WAS EDMOND'S DIRECT APPEAL COUNSEL INEFFECTIVE?
In his supplemental brief, Edmond argues, for the first time on appeal, that his appellate counsel was ineffective for: (1) failing to raise claims that trial counsel was ineffective; (2) failing to request a Van Cleave remand on trial counsel's conflict of interest; and (3) failing to brief "a number of his potentially meritorious issues." But claims of ineffective assistance of counsel raised for the first time on appeal generally will not be considered. Robertson v. State, 288 Kan. 217, 227, 201 P.3d 691 (2009). Edmond advances no argument or authority to support his contention that he can raise
this claim for the first time on appeal. Supreme Court Rule 6.02(a)(5) (2019 Kan. S. Ct. R. 35) requires an appellant to explain why an issue not raised below should be considered for the first time on appeal. Our Supreme Court has held that Rule 6.02(a)(5) should be strictly enforced. State v. Godfrey, 301 Kan. 1041, 1044, 350 P.3d 1068 (2015). And other than making a conclusory claim that his appellate counsel was ineffective, Edmond does not mention the issue again in his brief. When a litigant fails to adequately brief an issue, it is deemed abandoned. Sprague, 303 Kan. at 425.
WAS EDMOND'S K.S.A. 60-1507 COUNSEL INEFFECTIVE?
Edmond also argues in his supplemental brief that his K.S.A. 60-1507 counsel was ineffective. He raises this issue for the first time on appeal. An appellate court may consider the quality of assistance provided by K.S.A. 60-1507 counsel for the first time on appeal so long as the record is sufficient, or the claim is clearly without merit. Mundy v. State, 307 Kan. 280, 294, 408 P.3d 965 (2018). We do not consider the record to be sufficient to address this claim for the first time on appeal.

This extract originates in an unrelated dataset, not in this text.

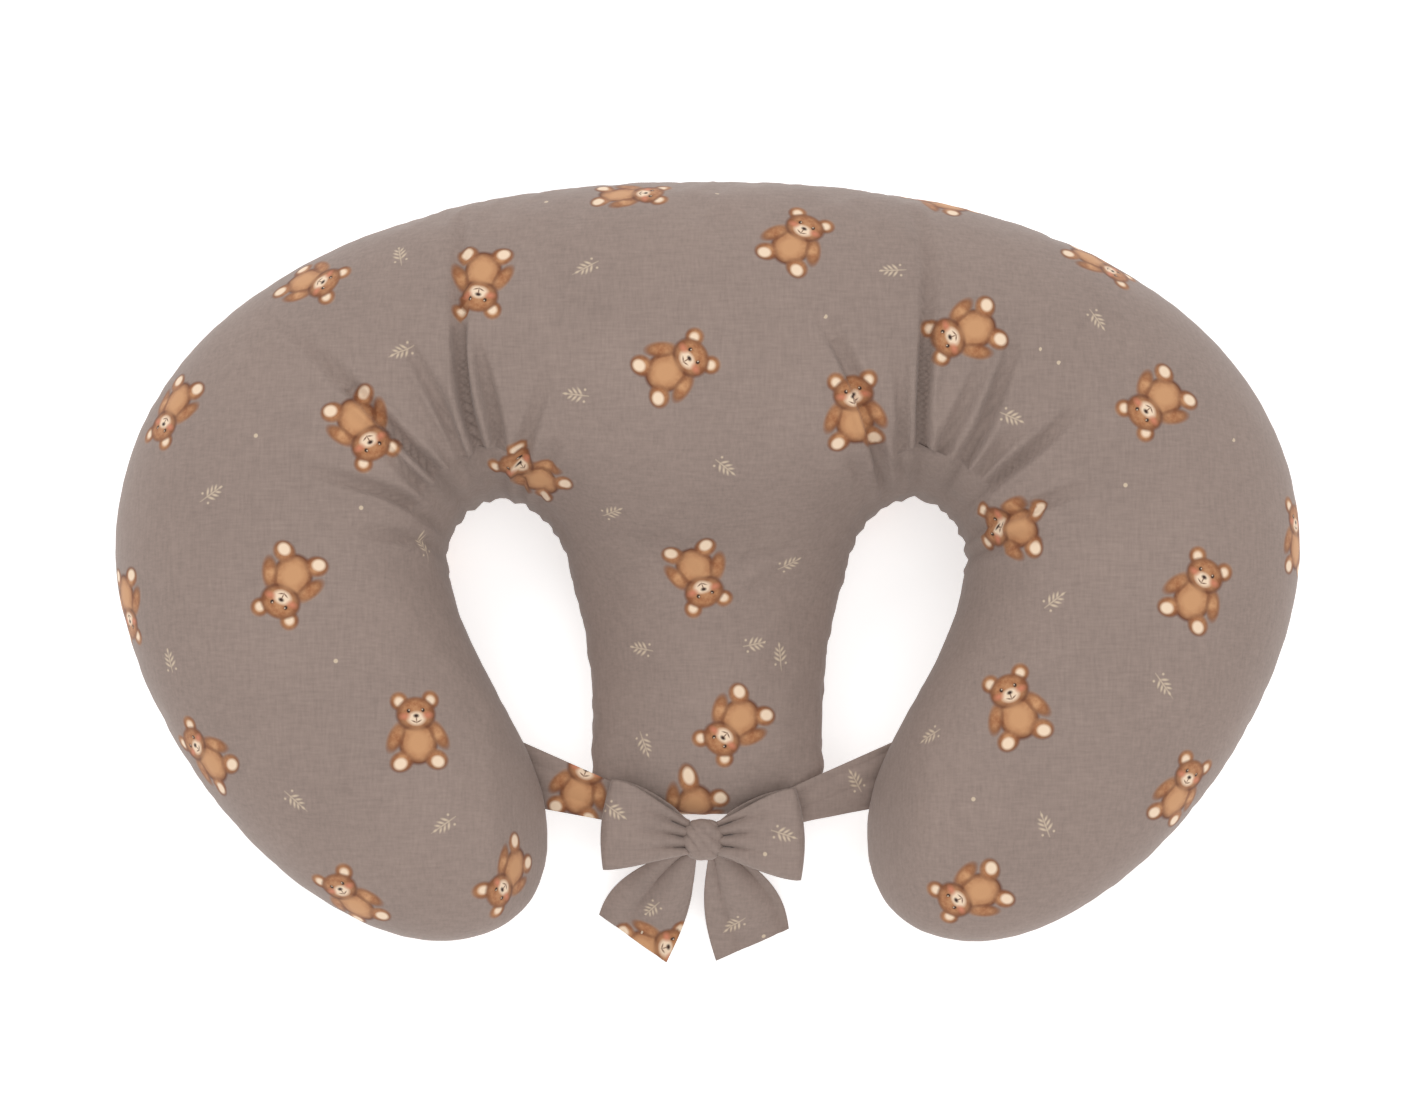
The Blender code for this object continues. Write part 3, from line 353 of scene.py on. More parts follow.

Outcome: Moreover, Edmond again fails to adequately brief the issue. Other than making a conclusory claim that his K.S.A. 60-1507 counsel was ineffective, Edmond does not mention the issue again in his brief. When a litigant fails to adequately brief an issue, it is deemed abandoned. Sprague, 303 Kan. at 425. Thus, we will not address Edmond's claim that his K.S.A. 60-1507 counsel was ineffective.